Sumber Petaka : Gagap Literasi Digital

Sumber Petaka : Gagap Literasi Digital

Suatu hari, aku diminta bantuan mahasiswa ; buku rekening pencairan tidak bisa digunakan karena Nomor Induk Kependudukan (NIK) tidak terdeteksi pihak bank. Dia meminta izin pulang untuk mengurus problem tersebut. Tidak langsung memberikan izin -karna terkait ketertinggalan belajar- dan aku mencoba mencari informasi di internet. Ternyata, hal tersebut bisa diselesaikan secara online, tidak memerlukan biaya dan waktu berhari-hari.

Kisah diatas merupakan realitas sederhana yang aku temui sendiri. Hidup di zaman digital yang serba canggih, namun belum bisa memanfaatkan fasilitas tersebut dengan baik. Jika kejadian diatas menimpa orang kelahiran 80-an, bisa dimaklumi. Namun, ternyata anak tersebut masuk kategori pasca milenial.

Disaat lain, aku menemukan sebuah group whatshap yang berisi kebanyakan doktor berdebat soal pencairan beasiswa. Padahal, sedari awal sudah dijelaskan dengan gamblang oleh pihak pengelola beasiswa: ada proses yang harus dilalui antar kementrian, ada tahapan birokrasi dan antrian yang mengular dari pihak bank rekanan. Mereka tidak mau membaca dan memaknai dengan baik bacaan. Hanya butuh jawaban yang dia mau. Ya, milenial memang didesain berfikir pragmatis, harus serba dan cepat diadakan, layak mie insntan. Apakah ini berbahaya? Tentunya berpengaruh soal ketahanan mental. Psikologis pragmatis, butuh banyak healing, karna terlalu banyak kecewa terhadap ekspektasi pribadinya.

Jalan hidup itu pilihan, seperti menerima suatu pekerjaan ; pasti ada resiko plus dan minusnya. Bisa dibayangkan, jika semua manusia mendapatkan semua yang dia inginkan ; apa tidak tumpang tindih kebutuhan dan yang terjadi hanya petaka sosial? Layak cinta segitiga ; kau miliku, dan aku miliknya, akhirnya milik bersama. Lha, agama datang dalam rangka membatasi iradah/ keinginan/ fantasi manusia.

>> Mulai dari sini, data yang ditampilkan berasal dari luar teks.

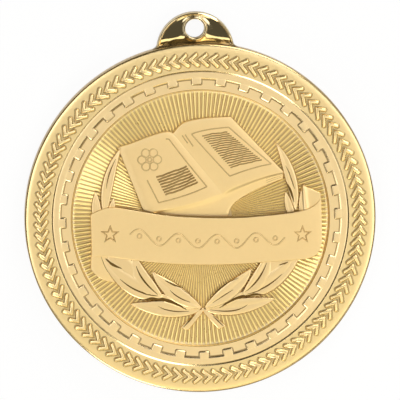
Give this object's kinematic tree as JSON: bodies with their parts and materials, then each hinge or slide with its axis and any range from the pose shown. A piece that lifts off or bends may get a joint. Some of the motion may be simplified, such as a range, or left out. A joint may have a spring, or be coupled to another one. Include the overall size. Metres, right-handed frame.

Kembali lagi, berbicara soal dunia informasi yang serba digital dan tranformasi yang secepat kilat; dunia pendidikan harusnya lebih bisa merespon pola perubahan sosial. Sejak dibangku kesarjanaan, mahasiswa diajari mencari sumber yang kredibel dan otentik, tidak asal mencomot informasi dari sana-sini. Apalagi jika dia lulusan pesantren, sejak dini sudah diberikan analisa buku yang mu’tamad (layak dijadikan pegangan) dan ghairu mu’tamad (masih dipertanyaakn keabsahanya).

Ternyata, tidak hanya soal pencarian sumber masalahnya. Tapi juga soal proses mengelola sumber informasi ; sudut pandang mana yang dipakai? partial atau komprehenship? subjektif atau objektif? atau hanya sekedar like or dislike? Ini tergantung wawasan bacaan dan kedewasaan mental pembaca. Otak manusia ketika menerima informasi, biasanya diolah berdasar yang ia suka, dan yang ia pahami. Jika sesuai, dia akan mendukung dan memberikan argumentasi. Jika tidak sesuai ; dia bisa mendiamkan dan membiarkan, atau memberontak dan melawan, tergantung keberanian dan kenekatan.

Setelah selesai mengolah informasi, tidak terhenti disini. Tapi ada tahapan selanjutnya, yaitu bijaksana menyebarkan informasi. Contoh sederhana : Group Whatshap khusus mahasiswa doktor, dikirim perihal berita anak laki-lakinnya yang baru selesai disunat. Informasi sunat tersebut mungkin benar dan baik, akan tetapi tidak layak dan tidak bijak untuk dipublikasikan ke group yang harusnya membahas perkuliahan, tugas dan perkembangan disertasi.

Nur Salikin,

Penerima BIB Kementrian Agama 2022, SPs UIN Jakarta.